Survival, however, is not preservation. The building has endured various uses over time, including industrial ones, and its condition has become a serious concern. The Cistercian community, which returned to Cîteaux in 1898, now sees its restoration as a way to protect not only a structure, but an institutional memory.
Restoration, Research and Transmission
The restoration has already begun, with an initial phase of work running from March 2025 into 2026. The roof and wall repairs alone are estimated at €8 million, while the overall project is expected to reach approximately €15 million.
The ambition is not simply to stabilise an old building. Once restored, the definitorium is intended to become a place of transmission and conservation. The ground floor is planned as a visitor route devoted to nine centuries of Cistercian history, spirituality and governance. The upper level is expected to house a conservation centre for significant Cistercian documentation, including community archives.

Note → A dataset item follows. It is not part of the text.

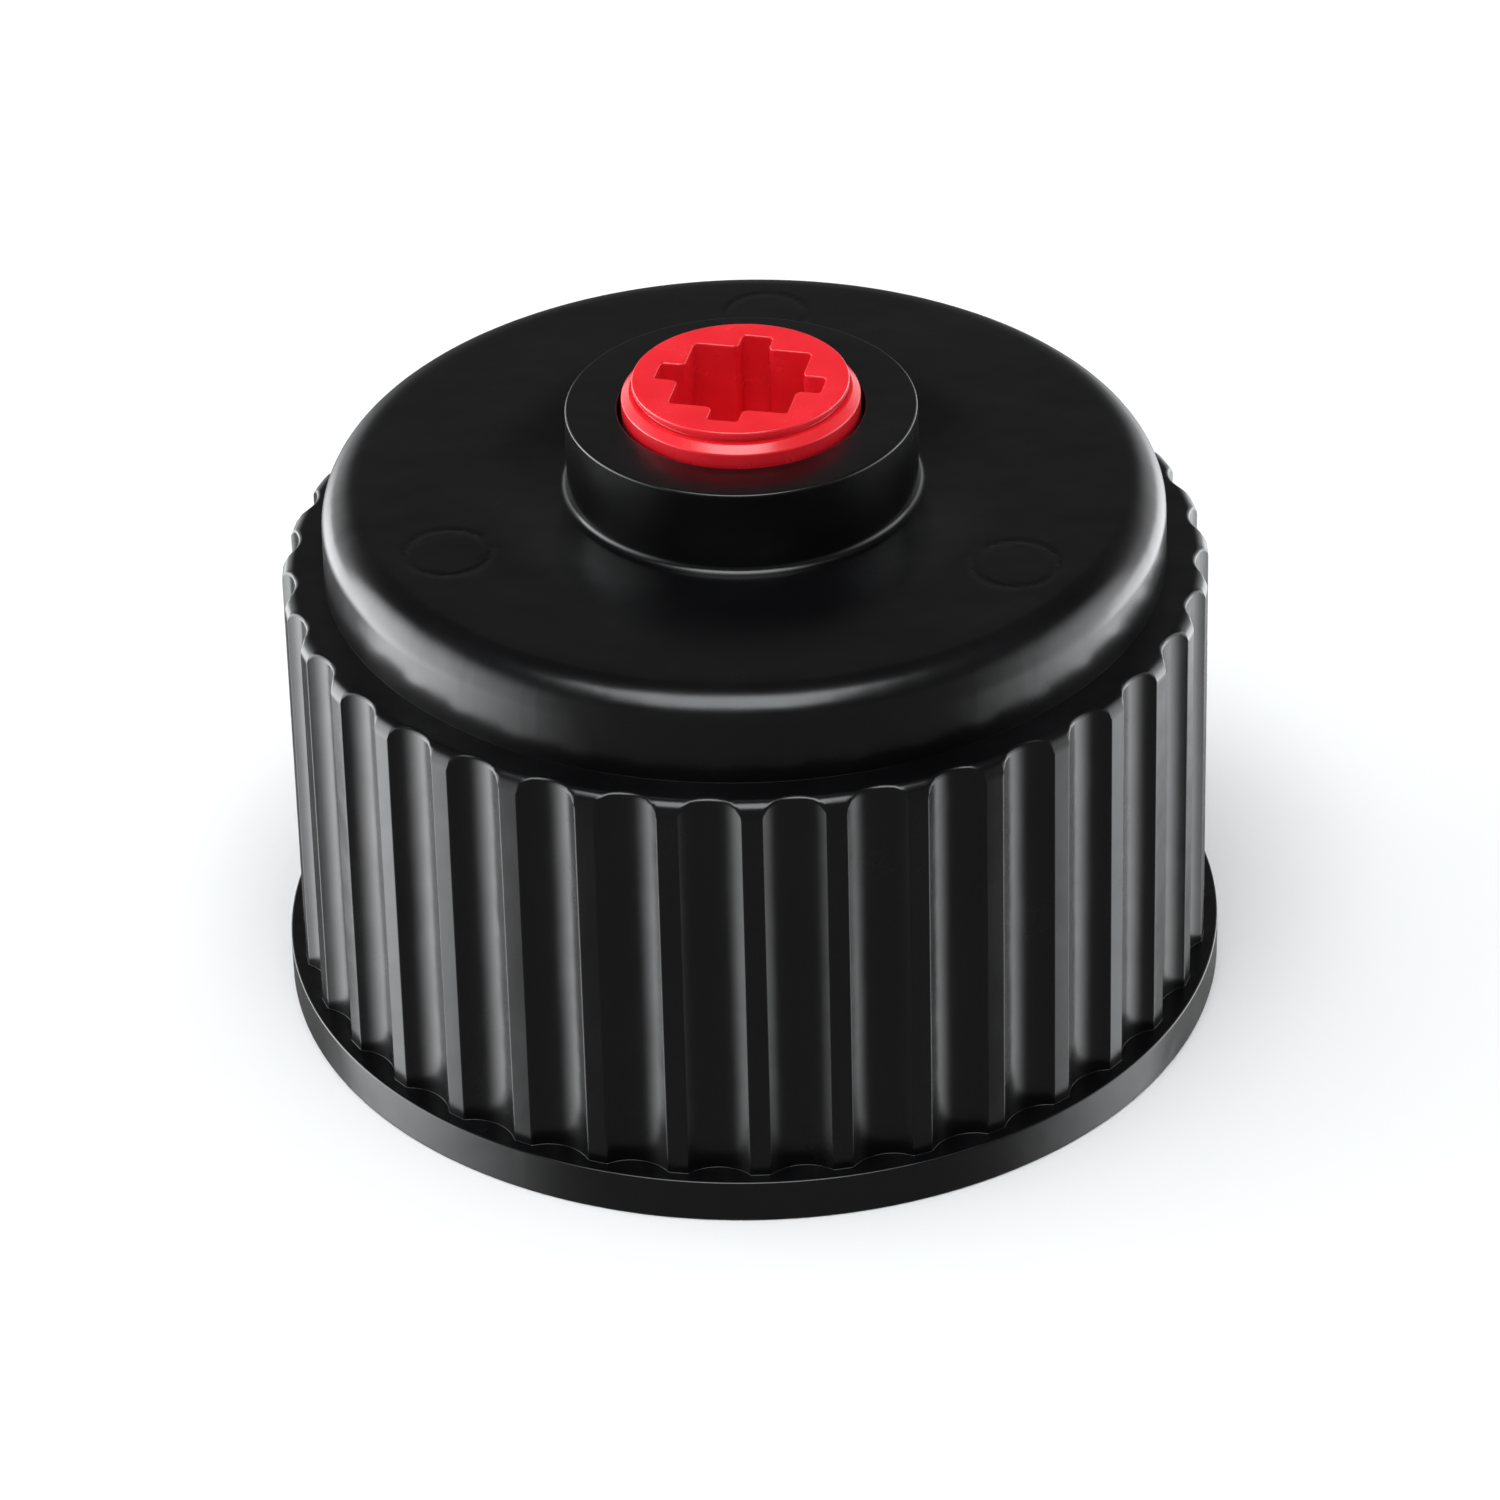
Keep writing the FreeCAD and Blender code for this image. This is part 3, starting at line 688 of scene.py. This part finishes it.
def softbox(name, place, aim, size, brightness, fades=(0, 0, 0, 0)):
    """A rectangular light of an even brightness, facing a point.

    The fades are the shares of its width and height over which the light dies away at the
    left, right, lower and upper edge, as its own face has them.
    """
    width, height = size
    light = bpy.data.lights.new(name, "AREA")
    light.shape = "RECTANGLE"
    light.color = LIGHT_COLOUR
    light.size, light.size_y = width, height
    light.energy = brightness * math.pi * width * height
    light.use_nodes = True
    tree = light.node_tree
    emission = tree.nodes["Emission"]
    place_on_face = tree.nodes.new("ShaderNodeNewGeometry")
    split = tree.nodes.new("ShaderNodeSeparateXYZ")
    tree.links.new(place_on_face.outputs["Parametric"], split.inputs[0])
    level = None
    edges = [("X", fades[0], 0), ("X", fades[1], 1), ("Y", fades[2], 0), ("Y", fades[3], 1)]
    for axis, fade, edge in edges:
        if not fade:
            continue
        ramp = tree.nodes.new("ShaderNodeMapRange")
        ramp.interpolation_type = "SMOOTHSTEP"
        ramp.inputs["From Min"].default_value = edge
        ramp.inputs["From Max"].default_value = edge + (fade if edge == 0 else -fade)
        tree.links.new(split.outputs[axis], ramp.inputs["Value"])
        if level is None:
            level = ramp.outputs["Result"]
            continue
        product = tree.nodes.new("ShaderNodeMath")
        product.operation = "MULTIPLY"
        tree.links.new(level, product.inputs[0])
        tree.links.new(ramp.outputs["Result"], product.inputs[1])
        level = product.outputs["Value"]
    if level is not None:
        tree.links.new(level, emission.inputs["Strength"])
    obj = bpy.data.objects.new(name, light)
    obj.location = place
    obj.rotation_euler = (Vector(aim) - Vector(place)).to_track_quat("-Z", "Y").to_euler()
    obj.visible_camera = False
    bpy.context.scene.collection.objects.link(obj)
    return obj


def wall_box(name, azimuths, elevations, brightness, fades=(0, 0, 0, 0)):
    """An upright softbox that fills a range of directions, in degrees from the front."""
    first, last = azimuths
    middle, half = math.radians(first + last) / 2, math.radians(last - first) / 2
    low, high = (STAGE_REACH * math.tan(math.radians(angle)) for angle in elevations)
    centre = (STAGE_REACH * math.sin(middle), -STAGE_REACH * math.cos(middle), (low + high) / 2)
    size = (2 * STAGE_REACH * math.tan(half), high - low)
    softbox(name, centre, (0, 0, centre[2]), size, brightness, fades)


def studio_walls():
    """Dim surroundings, darker from about 30 degrees above the horizon upwards."""
    world = bpy.data.worlds.new("studio")
    world.use_nodes = True
    tree = world.node_tree
    direction = tree.nodes.new("ShaderNodeTexCoord")
    split = tree.nodes.new("ShaderNodeSeparateXYZ")
    ramp = tree.nodes.new("ShaderNodeMapRange")
    ramp.interpolation_type = "SMOOTHSTEP"
    for key, value in (("From Min", 0.45), ("From Max", 0.62), ("To Min", 0.15), ("To Max", 0.05)):
        ramp.inputs[key].default_value = value
    tree.links.new(direction.outputs["Generated"], split.inputs[0])
    tree.links.new(split.outputs["Z"], ramp.inputs["Value"])
    tree.links.new(ramp.outputs["Result"], tree.nodes["Background"].inputs["Strength"])
    tree.nodes["Background"].inputs["Color"].default_value = (1, 1, 1, 1)
    bpy.context.scene.world = world


def studio():
    """A large box overhead towards the front, and the boxes on each side.

    The fill lifts the floor and the plug's colour, and isn't mirrored in the gloss.
    """
    studio_walls()
    high = STAGE_REACH
    softbox("overhead", (-0.1 * high, -0.355 * high, high), (-0.1 * high, -0.355 * high, 0),
            (0.9 * high, 0.82 * high), 5.2, (0.25, 0.1, 0.1, 0.2))
    fill = softbox("fill", (0, 0, high), (0, 0, 0), (2 * high, 2 * high), 0.9)
    fill.visible_glossy = False
    for box in WALL_BOXES:
        wall_box(*box)


CAMERA_TARGET = 0.0221
CAMERA_DISTANCE = 0.6177
CAMERA_ELEVATION = 33.44
CAMERA_ROLL = 1.486
CAMERA_LENS = 154.8


def camera():
    """A long lens in front of the cap, looking down on it."""
    data = bpy.data.cameras.new("camera")
    data.lens = CAMERA_LENS
    data.sensor_width = 36
    obj = bpy.data.objects.new("camera", data)
    rise = math.radians(CAMERA_ELEVATION)
    away = Vector((0, -math.cos(rise), math.sin(rise)))
    look = (-away).to_track_quat("-Z", "Y").to_matrix().to_4x4()
    place = Matrix.Translation(Vector((0, 0, CAMERA_TARGET)) + away * CAMERA_DISTANCE)
    obj.matrix_world = place @ look @ Matrix.Rotation(-math.radians(CAMERA_ROLL), 4, "Z")
    bpy.context.scene.collection.objects.link(obj)
    bpy.context.scene.camera = obj
    bpy.context.scene.view_settings.view_transform = "Standard"


# ---------------------------------------------------------------- the object

def finish_piece(obj, material, body, slot, *nodes):
    """Give a piece its material and body, and hide the CAD nodes it stands for. The slot is not used."""
    obj.data.materials.append(material)
    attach(obj, body)
    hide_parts(*nodes)


finish_piece(make_cap(), black_plastic(), "root", "black_moulding", "cap_shell")
finish_piece(make_neck_gasket(), rubber("grey_rubber", (0.035, 0.035, 0.037), (0.06, 0.06, 0.062)),
             "root", "neck_rubber", "neck_gasket")
finish_piece(make_plug(), red_plastic(), "plug", "red_moulding", "port_plug")
finish_piece(make_plug_gasket(), rubber("black_rubber", (0.012, 0.012, 0.013), (0.024, 0.024, 0.025)),
             "seal_ring", "ring_rubber", "plug_gasket")
pale_floor()
studio()
camera()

This dual purpose is well judged. Burgundy’s wine heritage is often approached through bottles, vineyards and cellars; Cîteaux reminds us that archives, buildings and monastic institutions also form part of the same story. The public opening is planned for 2030.
Christie’s, Clos de Vougeot and a Dinner of Rare Burgundy Wines
The Cîteaux Abbey wine auction will be conducted by Christie’s, giving the sale an international platform and allowing collectors outside France to participate remotely. Online bidding is scheduled to open on 4 September 2026 at 12:00 CEST and to conclude on 19 September during a charity dinner at the Château du Clos de Vougeot.

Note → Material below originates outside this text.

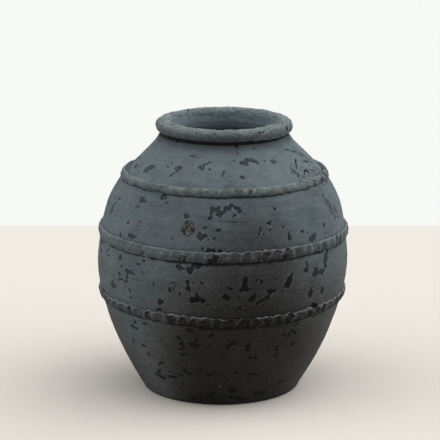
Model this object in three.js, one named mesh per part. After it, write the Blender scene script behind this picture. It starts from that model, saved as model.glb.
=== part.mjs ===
// Round-bellied black clay jar with three pinched bands and a rolled lip.
//
// The jar is built up the way a large coiled jar is: a floor slab, three tall
// courses of wall and a short shoulder course, a neck collar and a lip coil,
// with a pinched clay band pressed over each joint between courses.
// Units are millimetres, +Z is up, and the jar stands on the plane z = 0.

import * as THREE from 'three';

// ---- Driving dimensions -------------------------------------------------

const wallThickness = 8;
const slipFilm = 0.3;             // film of slip left in every luted joint
const jointLap = 4;               // how far a joint slopes down through the wall
const courseSteps = 60;           // flats round the jar on everything but the bands

const footRadius = 79;
const footRounding = 2.5;
const floorThickness = 11;

const bellyRadius = 126.2;
const bellyHeight = 121;

const shoulderRadius = 103;       // where the round belly breaks into the straight shoulder
const shoulderHeight = 219.5;

const neckRadius = 65;
const neckRootRadius = 73;        // where the straight shoulder starts to turn up into the neck
const neckRootHeight = 249.5;
const neckHeight = 263.8;         // outer edge of the neck's top

const lipHalfWidth = 7.8;         // the lip coil's section is an ellipse that droops outwards
const lipHalfHeight = 6.2;
const lipDroop = THREE.MathUtils.degToRad(28);
const lipRadius = 60.9;           // from the jar's axis to the middle of the section
const lipHeight = 269.6;
const lipSeatStart = THREE.MathUtils.degToRad(-25);    // where the seat cuts the section's outside
const lipSeatSlope = THREE.MathUtils.degToRad(10);     // the seat rises inwards

const bandProud = 3;              // how far a band stands out of the wall
const bandSeatDepth = 1;          // how far it is pressed in
const ridgeDrop = 0.6;            // a band's upper edge is lower at each ridge between dips

// Width is measured along the wall; pitch and depth are those of the dips left by a fingertip.
const lowerBand = { height: 99, width: 10, pitch: 12.2, depth: 1.6 };
const middleBand = { height: 164, width: 10, pitch: 11.3, depth: 1.3 };
const upperBand = { height: shoulderHeight + 1, width: 8.4, pitch: 12.2, depth: 0.4 };

// ---- Materials ----------------------------------------------------------

function blackClay(color, roughness) {
  return new THREE.MeshStandardMaterial({ color, roughness, metalness: 0 });
}

const wallClay = blackClay(0x3d4244, 0.88);
const trimClay = blackClay(0x4c5254, 0.84);

// ---- Outline of the outer wall, as (radius, height) -----------------------

function bellyCurve() {
  return new THREE.SplineCurve([
    new THREE.Vector2(footRadius, 0),
    new THREE.Vector2(98.5, 35),
    new THREE.Vector2(115.6, 77),
    new THREE.Vector2(bellyRadius, bellyHeight),
    new THREE.Vector2(124.6, 158),
    new THREE.Vector2(117, 193),
    new THREE.Vector2(shoulderRadius, shoulderHeight),
  ]);
}

function shoulderLine() {
  return new THREE.LineCurve(
    new THREE.Vector2(shoulderRadius, shoulderHeight),
    new THREE.Vector2(neckRootRadius, neckRootHeight),
  );
}

/** Turns from the shoulder's slope to upright, tangent to both. */
function neckCurve() {
  const shoulderSlope = (neckRootHeight - shoulderHeight) / (shoulderRadius - neckRootRadius);
  const turnHeight = neckRootHeight + (neckRootRadius - neckRadius) * shoulderSlope;
  return new THREE.QuadraticBezierCurve(
    new THREE.Vector2(neckRootRadius, neckRootHeight),
    new THREE.Vector2(neckRadius, turnHeight),
    new THREE.Vector2(neckRadius, neckHeight),
  );
}

const outline = new THREE.CurvePath();
outline.add(bellyCurve());
outline.add(shoulderLine());
outline.add(neckCurve());
const outlineLength = outline.getLength();

/** Point at a distance along the outline, standing `proud` of it, or inside it when negative. */
function onWall(distance, proud = 0) {
  const u = distance / outlineLength;
  const point = outline.getPoint(u);
  const along = outline.getTangent(u);
  return new THREE.Vector2(point.x + along.y * proud, point.y - along.x * proud);
}

/** Distance along the outline at which the surface offset by `proud` reaches a height. */
function distanceAt(height, proud = 0) {
  let low = 0;
  let high = outlineLength;
  for (let halving = 0; halving < 24; halving++) {
    const middle = (low + high) / 2;
    if (onWall(middle, proud).y < height) low = middle;
    else high = middle;
  }
  return (low + high) / 2;
}

/** Evenly spaced points on the offset outline, both ends included. */
function wallPoints(from, to, spans, proud) {
  const points = [];
  for (let i = 0; i <= spans; i++) points.push(onWall(from + (to - from) * i / spans, proud));
  return points;
}

// ---- Solids ---------------------------------------------------------------

/** Closed ring round the axis; sectionAt(step) is its section, anticlockwise in (radius, height). */
function ringSolid(steps, sectionAt) {
  const positions = [];
  const triangles = [];
  const corners = sectionAt(0).length;
  for (let step = 0; step < steps; step++) {
    const angle = 2 * Math.PI * step / steps;
    for (const point of sectionAt(step)) {
      positions.push(point.x * Math.cos(angle), point.x * Math.sin(angle), point.y);
    }
    const nextStep = (step + 1) % steps;
    for (let corner = 0; corner < corners; corner++) {
      const nextCorner = (corner + 1) % corners;
      const a = step * corners + corner;
      const b = nextStep * corners + corner;
      const c = nextStep * corners + nextCorner;
      const d = step * corners + nextCorner;
      triangles.push(a, b, c, a, c, d);
    }
  }
  const geometry = new THREE.BufferGeometry();
  geometry.setAttribute('position', new THREE.Float32BufferAttribute(positions, 3));
  geometry.setIndex(triangles);
  return geometry;
}

/** Round slab that the jar stands on, with a rounded foot edge. */
function floorSlab() {
  const edge = wallPoints(distanceAt(footRounding), distanceAt(floorThickness), 2, 0);
  const profile = [
    new THREE.Vector2(0, 0),
    new THREE.Vector2(footRadius - footRounding, 0),
    new THREE.Vector2(footRadius, footRounding * 0.4),
    ...edge,
    new THREE.Vector2(0, floorThickness),
  ];
  return new THREE.LatheGeometry(profile, courseSteps).rotateX(Math.PI / 2);
}

/** Floor of half a band's seat, cut into the wall's face between the seat's edge and the joint. */
function halfSeat(edge, joint) {
  return [onWall(edge, -bandSeatDepth), onWall(joint, -bandSeatDepth)];
}

/** How far the seat of a band reaches to either side of its joint. */
function seatReach(band) {
  return band.width / 2 + slipFilm;
}

/**
 * One course of wall between two joints, given as distances along the outline.
 * `bandBelow` and `bandAbove` are the bands that cover its joints, where there are any.
 */
function wallCourse({ from, to, spans, bandBelow, bandAbove }) {
  const start = from + slipFilm / 2;
  const end = to - slipFilm / 2;
  const faceStart = bandBelow ? from + seatReach(bandBelow) : start;
  const faceEnd = bandAbove ? to - seatReach(bandAbove) : end;
  const section = [
    ...(bandBelow ? halfSeat(faceStart, start).reverse() : []),
    ...wallPoints(faceStart, faceEnd, spans, 0),
    ...(bandAbove ? halfSeat(faceEnd, end) : []),
    ...wallPoints(end - jointLap, start - jointLap, spans, -wallThickness),
  ];
  return ringSolid(courseSteps, () => section);
}

/** The lowest course stands flat on the floor slab. */
function lowestCourse({ to, spans, bandAbove }) {
  const footing = floorThickness + slipFilm;
  const end = to - slipFilm / 2;
  const faceEnd = to - seatReach(bandAbove);
  const section = [
    ...wallPoints(distanceAt(footing), faceEnd, spans, 0),
    ...halfSeat(faceEnd, end),
    ...wallPoints(end - jointLap, distanceAt(footing, -wallThickness), spans, -wallThickness),
  ];
  return ringSolid(courseSteps, () => section);
}

/** Point of the lip coil's drooping elliptical section. */
function lipPoint(angle) {
  const across = lipHalfWidth * Math.cos(angle);
  const up = lipHalfHeight * Math.sin(angle);
  return new THREE.Vector2(
    lipRadius + across * Math.cos(lipDroop) + up * Math.sin(lipDroop),
    lipHeight - across * Math.sin(lipDroop) + up * Math.cos(lipDroop),
  );
}

const lipInnermost = Math.PI + Math.atan2(
  lipHalfHeight * Math.sin(lipDroop),
  lipHalfWidth * Math.cos(lipDroop),
);
const mouthRadius = lipPoint(lipInnermost).x;

/** Height of the lip's straight conical seat at a radius. */
function lipSeatHeight(radius) {
  const outer = lipPoint(lipSeatStart);
  return outer.y + (outer.x - radius) * Math.tan(lipSeatSlope);
}

/** The lip rolls over to its innermost point, and from there its inside drops straight to the seat. */
function lipCoil() {
  const spans = 11;
  const section = [];
  for (let i = 0; i <= spans; i++) {
    section.push(lipPoint(THREE.MathUtils.lerp(lipSeatStart, lipInnermost, i / spans)));
  }
  section.push(new THREE.Vector2(mouthRadius, lipSeatHeight(mouthRadius)));
  return ringSolid(courseSteps, () => section);
}

/** The neck thickens inwards until it is flush with the mouth, and its top is bevelled for the lip. */
function neckCollar(from) {
  const spans = 4;
  const start = from + slipFilm / 2;
  const section = wallPoints(start, outlineLength, spans, 0).slice(0, -1);
  for (const radius of [neckRadius, mouthRadius]) {
    section.push(new THREE.Vector2(radius, lipSeatHeight(radius) - slipFilm));
  }
  for (let i = spans - 1; i >= 0; i--) {
    const distance = THREE.MathUtils.lerp(start - jointLap, outlineLength, i / spans);
    const thickness = THREE.MathUtils.lerp(wallThickness, neckRadius - mouthRadius, i / spans);
    section.push(onWall(distance, -thickness));
  }
  return ringSolid(courseSteps, () => section);
}

/** Section of a band across the wall at `middle`; `press` is 0 on a ridge and 1 at the bottom of a dip. */
function bandSection(middle, band, press) {
  const lowerEdge = middle - band.width / 2;
  const upperEdge = middle + band.width / 2;
  const bed = slipFilm - bandSeatDepth;
  const crown = bandProud - band.depth * press;
  return [
    onWall(lowerEdge, bed),
    onWall(lowerEdge, crown * 0.5),
    onWall(middle - band.width / 4, crown),
    onWall(middle + band.width / 4, crown),
    onWall(upperEdge - ridgeDrop * (1 - press), crown * 0.5),
    onWall(upperEdge, bed),
    onWall(middle, bed),
  ];
}

/** Clay strip pressed all the way round with a fingertip, which leaves narrow ridges between the dips. */
function pinchedBand(middle, band) {
  const dips = Math.round(2 * Math.PI * onWall(middle, bandProud).x / band.pitch);
  const sections = [0, 0.8, 1, 0.8].map((press) => bandSection(middle, band, press));
  return ringSolid(sections.length * dips, (step) => sections[step % sections.length]);
}

// ---- The jar ----------------------------------------------------------------

const lowerJoint = distanceAt(lowerBand.height);
const middleJoint = distanceAt(middleBand.height);
const upperJoint = distanceAt(upperBand.height);
const neckJoint = distanceAt(neckRootHeight);

const jar = new THREE.Group();

function add(name, geometry, material) {
  const mesh = new THREE.Mesh(geometry, material.clone());
  mesh.name = name;
  jar.add(mesh);
}

add('floor_slab', floorSlab(), wallClay);
add('lower_wall', lowestCourse({ to: lowerJoint, spans: 5, bandAbove: lowerBand }), wallClay);
add('lower_belly_wall', wallCourse({
  from: lowerJoint, to: middleJoint, spans: 4, bandBelow: lowerBand, bandAbove: middleBand,
}), wallClay);
add('upper_belly_wall', wallCourse({
  from: middleJoint, to: upperJoint, spans: 4, bandBelow: middleBand, bandAbove: upperBand,
}), wallClay);
add('shoulder_wall', wallCourse({
  from: upperJoint, to: neckJoint, spans: 3, bandBelow: upperBand,
}), wallClay);
add('neck_collar', neckCollar(neckJoint), wallClay);
add('rolled_lip', lipCoil(), trimClay);
add('lower_band', pinchedBand(lowerJoint, lowerBand), trimClay);
add('middle_band', pinchedBand(middleJoint, middleBand), trimClay);
add('upper_band', pinchedBand(upperJoint, upperBand), trimClay);

export default jar;
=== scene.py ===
"""Black clay jar: the looks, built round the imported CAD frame."""
import math
from collections import namedtuple
from functools import lru_cache

import bmesh
import bpy
import numpy as np
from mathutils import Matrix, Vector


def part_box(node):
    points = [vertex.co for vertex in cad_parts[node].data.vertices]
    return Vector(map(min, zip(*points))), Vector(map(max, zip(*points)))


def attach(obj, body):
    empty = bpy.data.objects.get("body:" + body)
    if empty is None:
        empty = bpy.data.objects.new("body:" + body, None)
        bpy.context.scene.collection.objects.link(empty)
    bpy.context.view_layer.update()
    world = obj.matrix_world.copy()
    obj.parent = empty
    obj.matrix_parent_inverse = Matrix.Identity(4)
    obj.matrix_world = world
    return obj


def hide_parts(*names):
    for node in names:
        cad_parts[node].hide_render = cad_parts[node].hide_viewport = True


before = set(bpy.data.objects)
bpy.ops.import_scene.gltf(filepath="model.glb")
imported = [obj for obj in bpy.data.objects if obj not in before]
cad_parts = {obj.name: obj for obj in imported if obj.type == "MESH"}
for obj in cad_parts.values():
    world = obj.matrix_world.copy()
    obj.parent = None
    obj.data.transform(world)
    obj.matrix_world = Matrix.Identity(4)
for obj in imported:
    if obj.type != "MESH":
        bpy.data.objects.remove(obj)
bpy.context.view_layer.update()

# ---- The jar's shape, in millimetres ---------------------------------------
# The outline and the wall are the CAD's. Bearings go round the jar: 0 faces the camera,
# and they grow to the right. Marks give them in degrees.

MM = 0.001
BELLY_STATIONS = [(79, 0), (98.5, 35), (115.6, 77), (126.2, 121), (124.6, 158), (117, 193), (103, 219.5)]
SHOULDER_BREAK = (103, 219.5)
NECK_ROOT = (73, 249.5)
NECK_TOP = (65, 263.8)
NECK_TUCK = 2.5                    # how far the neck runs on up inside the lip
WALL = 8
JOINT_LAP = 4
FLOOR_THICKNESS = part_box("floor_slab")[1].z / MM
FOOT_ROUNDING = 2.5
SWAY = [(0, 0), (100, 1.2), (165, 2.6), (235, 3.8), (276, 2.7)]    # height, shift to the right

COLUMNS = 720                      # steps round the jar
ROW_STEP = 1.1                     # mm between rows on the outside
INSIDE_ROW_STEP = 2.5

BAND_PROUD = 3
# Each band also gives the width of the painted shadow line under it, shade painted on the wall rather than
# cut into the strip.
Band = namedtuple("Band", "node width squareness undercut dips rise sag sag_at seed")
LOWER_BAND = Band(
    "lower_band", width=10.4, squareness=0.85, undercut=2.4, dips=64,
    rise=1.2, sag=3.0, sag_at=15, seed=41)
MIDDLE_BAND = Band(
    "middle_band", width=10.4, squareness=0.85, undercut=2.5, dips=71,
    rise=-0.3, sag=1.1, sag_at=-5, seed=51)
UPPER_BAND = Band(
    "upper_band", width=8, squareness=0.6, undercut=1.3, dips=54,
    rise=0.7, sag=0.4, sag_at=-30, seed=61)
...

The dinner itself will be closely tied to the spirit of the sale. Led by chef Alexandra Bouvret and her team, it will pair the occasion with wines donated by participating estates. Bottles mentioned include Chassagne-Montrachet 2023 from Domaine Jean Chartron and Bâtard-Montrachet 2018 from Domaine de la Romanée-Conti, the latter reportedly planned with a course centred on abbey cheese.
Seats for the dinner are priced at €500 including tax, with the possibility of a reduced net cost for eligible private individuals and companies through a tax receipt issued by the Fondation du Patrimoine.
Burgundy Wine Heritage in Action
The restoration of the definitorium may appear, at first glance, to belong to the world of monuments rather than wine. In Burgundy, the distinction is never so simple. The Climats of Burgundy, inscribed on the UNESCO World Heritage list in 2015, are not merely vineyard names. They are the result of centuries of close attention to land, exposure, soil, boundaries and human practice. The Cistercians were among the great early interpreters of that landscape.
This is why the auction feels unusually apt. Burgundy’s growers are not lending their names to an unrelated charitable cause. They are supporting a place that helped shape the mental world from which Burgundy wine emerged. The gesture has elegance because it is practical: bottles from living cellars will help restore the stones of a building that speaks to the origins of Burgundy’s culture of terroir.
For serious lovers of French wine, the sale is therefore more than a collecting opportunity. It is a reminder that the greatest wine regions are not built by geology alone. They require institutions, habits, memory, discipline and a capacity to transmit knowledge across generations.
The Cîteaux Abbey wine auction brings those elements together with rare coherence. It places Burgundy’s grands crus, its domaines, its monastic past and its future custodianship in the same frame. For those who care about French wine as culture, not merely as consumption, it is an event worth following closely.